This project aims to predict the Corporate Credit Rating, which represents an independent agency's opinion on a company's ability to meet its financial obligations. Using supervised learning and probabilistic reasoning techniques, the system automates corporate risk assessment, classifying companies based on their financial soundness.
The project uses Machine Learning models such as Decision Tree, RandomForest, XGBoost, and LightGBM to predict the rating, and includes a Bayesian network to make probabilistic inferences on the data.
-
Data Preprocessing
- Cleaning and preparing the dataset using techniques like normalization and one-hot encoding.
- Reducing the rating classes from 22 to 4 main categories representing minimum-low, medium, medium-high, and high-default risk.
-
Supervised Learning
- Use of models such as Decision Tree, RandomForest, XGBoost, and LightGBM.
- Testing various class rebalancing techniques, such as SMOTE and ADASYN.
-
Bayesian Network
- Creation of a Bayesian network to handle cases of missing data and generate new predictions based on probabilistic evidence.
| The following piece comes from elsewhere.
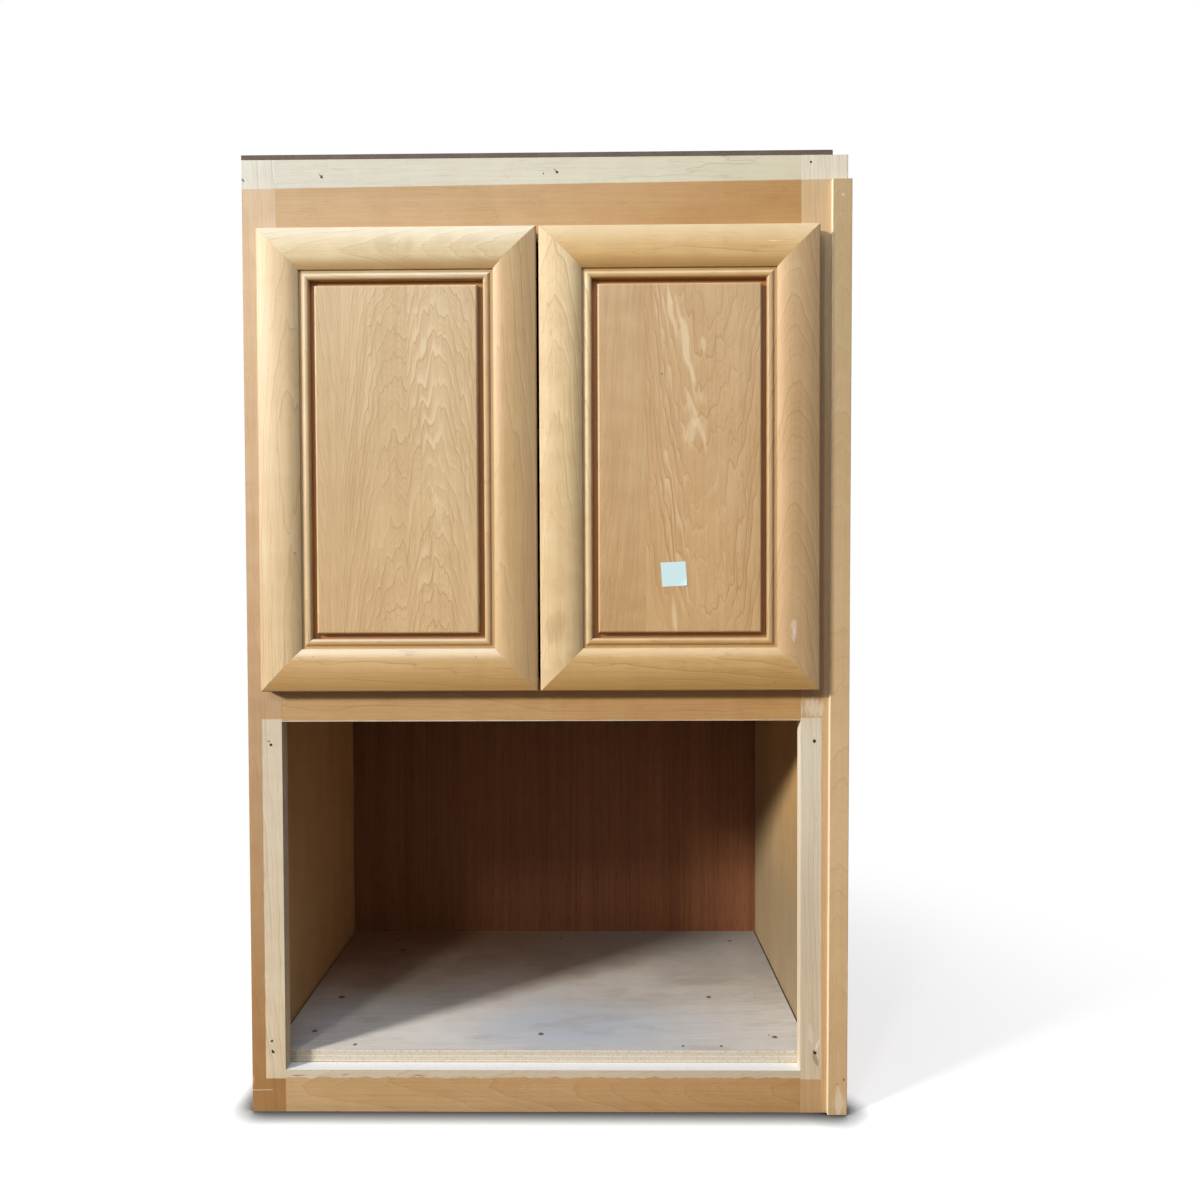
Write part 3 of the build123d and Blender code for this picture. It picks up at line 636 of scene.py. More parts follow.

The results show that the SMOTE-based approach yielded the best overall performance, particularly with the RandomForest and XGBoost models. The metrics used for evaluation include Balanced Accuracy, Cohen's Kappa, and Geometric Mean.
- Increase the amount of data to improve prediction accuracy.
- Further explore the use of neural networks for classification.
- Integrate additional variables for a more comprehensive and accurate analysis.